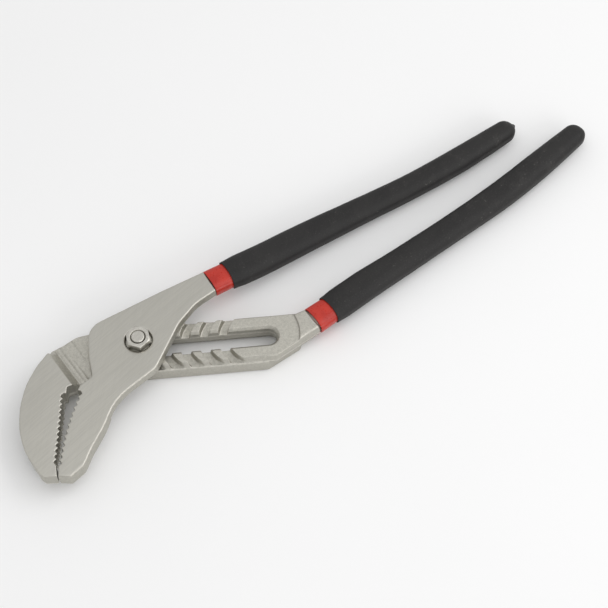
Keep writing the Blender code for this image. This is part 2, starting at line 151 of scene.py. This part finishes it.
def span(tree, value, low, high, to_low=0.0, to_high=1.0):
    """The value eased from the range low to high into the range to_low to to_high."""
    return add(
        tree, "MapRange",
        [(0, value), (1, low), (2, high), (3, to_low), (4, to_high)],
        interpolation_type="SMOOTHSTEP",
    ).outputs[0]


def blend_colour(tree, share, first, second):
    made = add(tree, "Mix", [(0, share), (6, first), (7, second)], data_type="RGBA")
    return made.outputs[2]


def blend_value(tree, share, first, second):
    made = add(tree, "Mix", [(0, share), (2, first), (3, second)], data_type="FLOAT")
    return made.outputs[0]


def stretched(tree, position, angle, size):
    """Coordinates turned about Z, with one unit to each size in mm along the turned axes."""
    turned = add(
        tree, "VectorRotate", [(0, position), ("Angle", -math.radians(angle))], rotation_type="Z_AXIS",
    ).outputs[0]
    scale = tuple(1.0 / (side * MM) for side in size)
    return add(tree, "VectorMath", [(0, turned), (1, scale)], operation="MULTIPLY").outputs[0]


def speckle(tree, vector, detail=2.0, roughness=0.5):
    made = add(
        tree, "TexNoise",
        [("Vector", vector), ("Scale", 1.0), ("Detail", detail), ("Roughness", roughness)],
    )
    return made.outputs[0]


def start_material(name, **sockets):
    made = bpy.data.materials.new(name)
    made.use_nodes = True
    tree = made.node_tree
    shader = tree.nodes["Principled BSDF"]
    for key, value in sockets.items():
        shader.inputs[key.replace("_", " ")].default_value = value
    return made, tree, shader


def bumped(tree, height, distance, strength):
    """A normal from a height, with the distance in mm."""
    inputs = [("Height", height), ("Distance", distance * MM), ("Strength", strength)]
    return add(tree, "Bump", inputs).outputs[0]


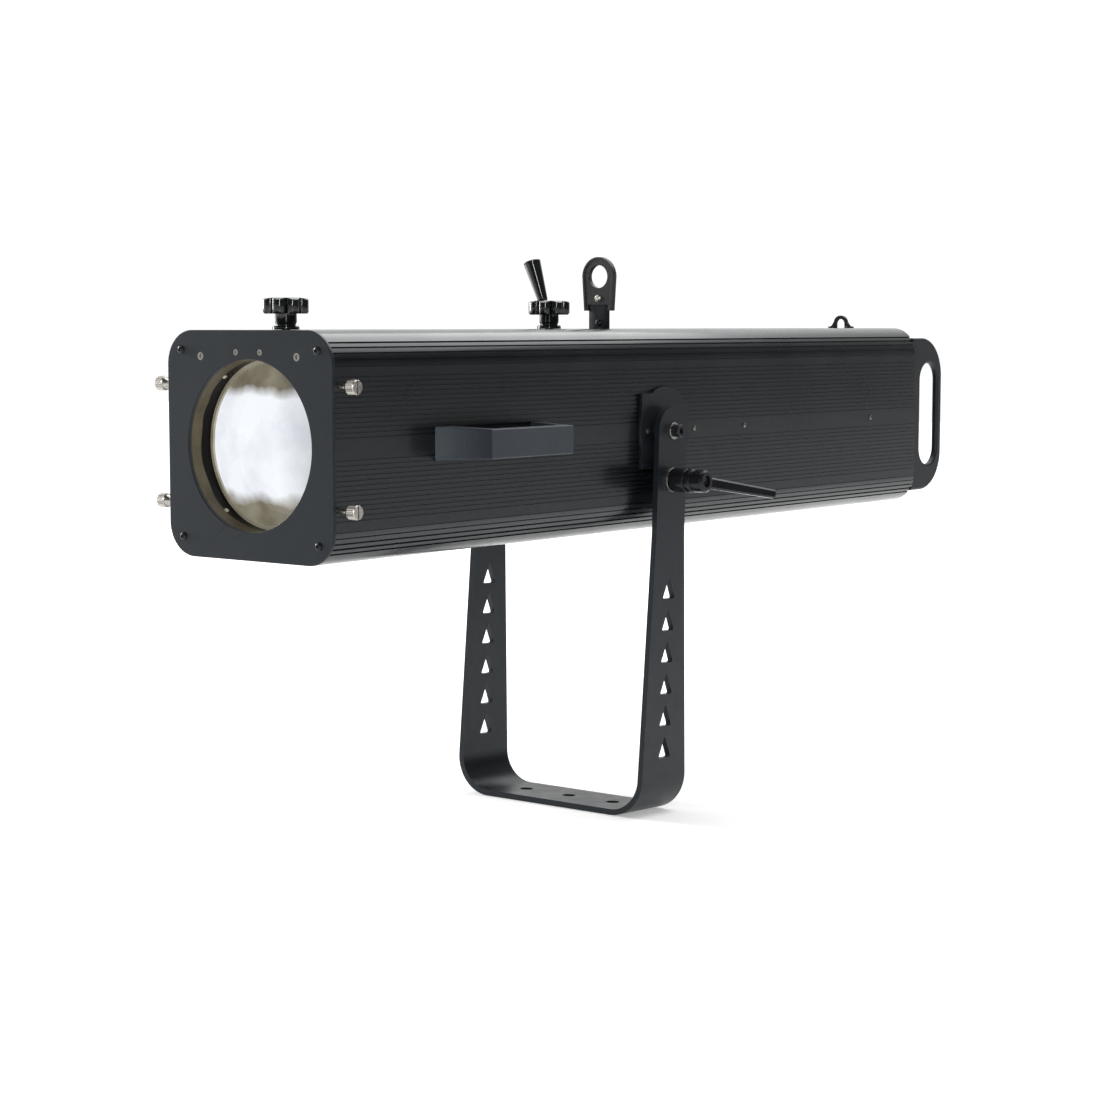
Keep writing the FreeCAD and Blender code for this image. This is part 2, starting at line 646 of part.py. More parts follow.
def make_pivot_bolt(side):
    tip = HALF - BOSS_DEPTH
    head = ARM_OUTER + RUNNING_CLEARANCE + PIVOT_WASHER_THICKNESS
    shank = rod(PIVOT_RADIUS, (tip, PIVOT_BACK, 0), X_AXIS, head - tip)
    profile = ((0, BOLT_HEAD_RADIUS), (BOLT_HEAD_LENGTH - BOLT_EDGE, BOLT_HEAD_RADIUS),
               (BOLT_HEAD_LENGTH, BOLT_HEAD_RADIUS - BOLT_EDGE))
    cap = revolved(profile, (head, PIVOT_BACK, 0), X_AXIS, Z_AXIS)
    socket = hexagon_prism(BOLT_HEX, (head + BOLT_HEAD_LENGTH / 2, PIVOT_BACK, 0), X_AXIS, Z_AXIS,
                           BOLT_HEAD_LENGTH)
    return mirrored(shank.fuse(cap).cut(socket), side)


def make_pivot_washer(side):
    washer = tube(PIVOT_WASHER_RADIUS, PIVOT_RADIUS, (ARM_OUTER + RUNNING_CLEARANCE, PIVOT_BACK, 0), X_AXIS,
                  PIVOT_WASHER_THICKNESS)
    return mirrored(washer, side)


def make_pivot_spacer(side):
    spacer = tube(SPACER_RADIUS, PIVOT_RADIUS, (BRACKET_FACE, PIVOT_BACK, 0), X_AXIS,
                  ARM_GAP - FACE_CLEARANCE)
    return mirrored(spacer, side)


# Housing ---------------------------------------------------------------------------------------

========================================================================

● STATED EXERCISE
Please restate the records in full, word for word.

● SOLUTION FOR THIS EXERCISE
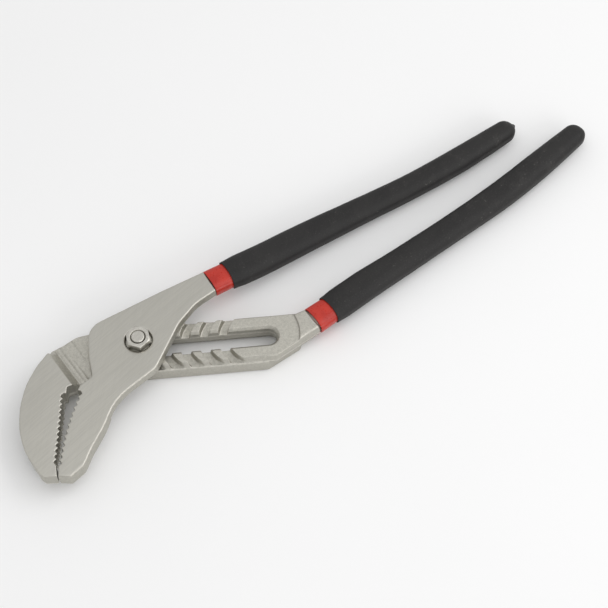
Keep writing the Blender code for this image. This is part 2, starting at line 151 of scene.py. This part finishes it.
def span(tree, value, low, high, to_low=0.0, to_high=1.0):
    """The value eased from the range low to high into the range to_low to to_high."""
    return add(
        tree, "MapRange",
        [(0, value), (1, low), (2, high), (3, to_low), (4, to_high)],
        interpolation_type="SMOOTHSTEP",
    ).outputs[0]


def blend_colour(tree, share, first, second):
    made = add(tree, "Mix", [(0, share), (6, first), (7, second)], data_type="RGBA")
    return made.outputs[2]


def blend_value(tree, share, first, second):
    made = add(tree, "Mix", [(0, share), (2, first), (3, second)], data_type="FLOAT")
    return made.outputs[0]


def stretched(tree, position, angle, size):
    """Coordinates turned about Z, with one unit to each size in mm along the turned axes."""
    turned = add(
        tree, "VectorRotate", [(0, position), ("Angle", -math.radians(angle))], rotation_type="Z_AXIS",
    ).outputs[0]
    scale = tuple(1.0 / (side * MM) for side in size)
    return add(tree, "VectorMath", [(0, turned), (1, scale)], operation="MULTIPLY").outputs[0]


def speckle(tree, vector, detail=2.0, roughness=0.5):
    made = add(
        tree, "TexNoise",
        [("Vector", vector), ("Scale", 1.0), ("Detail", detail), ("Roughness", roughness)],
    )
    return made.outputs[0]


def start_material(name, **sockets):
    made = bpy.data.materials.new(name)
    made.use_nodes = True
    tree = made.node_tree
    shader = tree.nodes["Principled BSDF"]
    for key, value in sockets.items():
        shader.inputs[key.replace("_", " ")].default_value = value
    return made, tree, shader


def bumped(tree, height, distance, strength):
    """A normal from a height, with the distance in mm."""
    inputs = [("Height", height), ("Distance", distance * MM), ("Strength", strength)]
    return add(tree, "Bump", inputs).outputs[0]


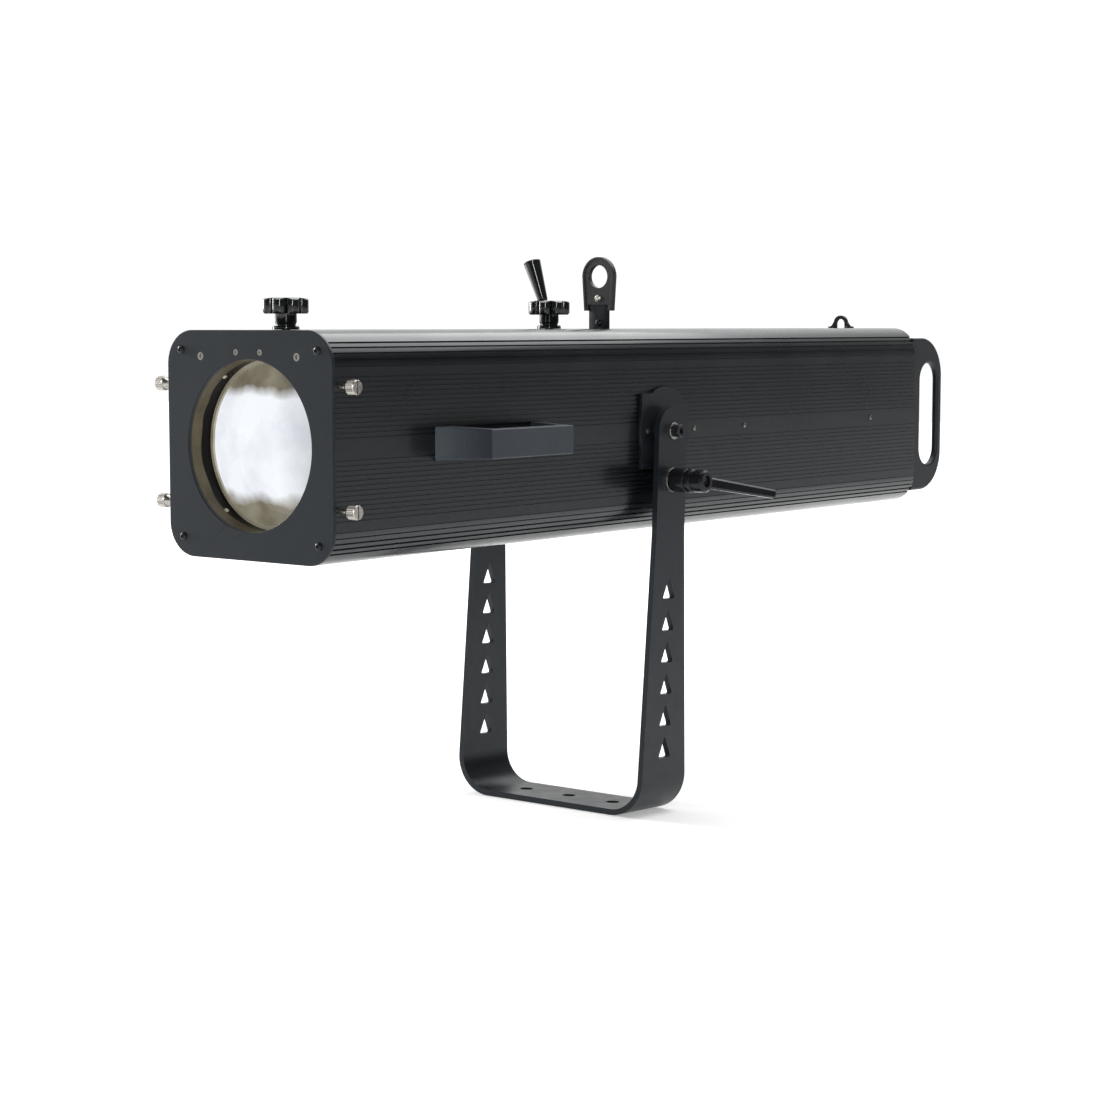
Keep writing the FreeCAD and Blender code for this image. This is part 2, starting at line 646 of part.py. More parts follow.
def make_pivot_bolt(side):
    tip = HALF - BOSS_DEPTH
    head = ARM_OUTER + RUNNING_CLEARANCE + PIVOT_WASHER_THICKNESS
    shank = rod(PIVOT_RADIUS, (tip, PIVOT_BACK, 0), X_AXIS, head - tip)
    profile = ((0, BOLT_HEAD_RADIUS), (BOLT_HEAD_LENGTH - BOLT_EDGE, BOLT_HEAD_RADIUS),
               (BOLT_HEAD_LENGTH, BOLT_HEAD_RADIUS - BOLT_EDGE))
    cap = revolved(profile, (head, PIVOT_BACK, 0), X_AXIS, Z_AXIS)
    socket = hexagon_prism(BOLT_HEX, (head + BOLT_HEAD_LENGTH / 2, PIVOT_BACK, 0), X_AXIS, Z_AXIS,
                           BOLT_HEAD_LENGTH)
    return mirrored(shank.fuse(cap).cut(socket), side)


def make_pivot_washer(side):
    washer = tube(PIVOT_WASHER_RADIUS, PIVOT_RADIUS, (ARM_OUTER + RUNNING_CLEARANCE, PIVOT_BACK, 0), X_AXIS,
                  PIVOT_WASHER_THICKNESS)
    return mirrored(washer, side)


def make_pivot_spacer(side):
    spacer = tube(SPACER_RADIUS, PIVOT_RADIUS, (BRACKET_FACE, PIVOT_BACK, 0), X_AXIS,
                  ARM_GAP - FACE_CLEARANCE)
    return mirrored(spacer, side)


# Housing ---------------------------------------------------------------------------------------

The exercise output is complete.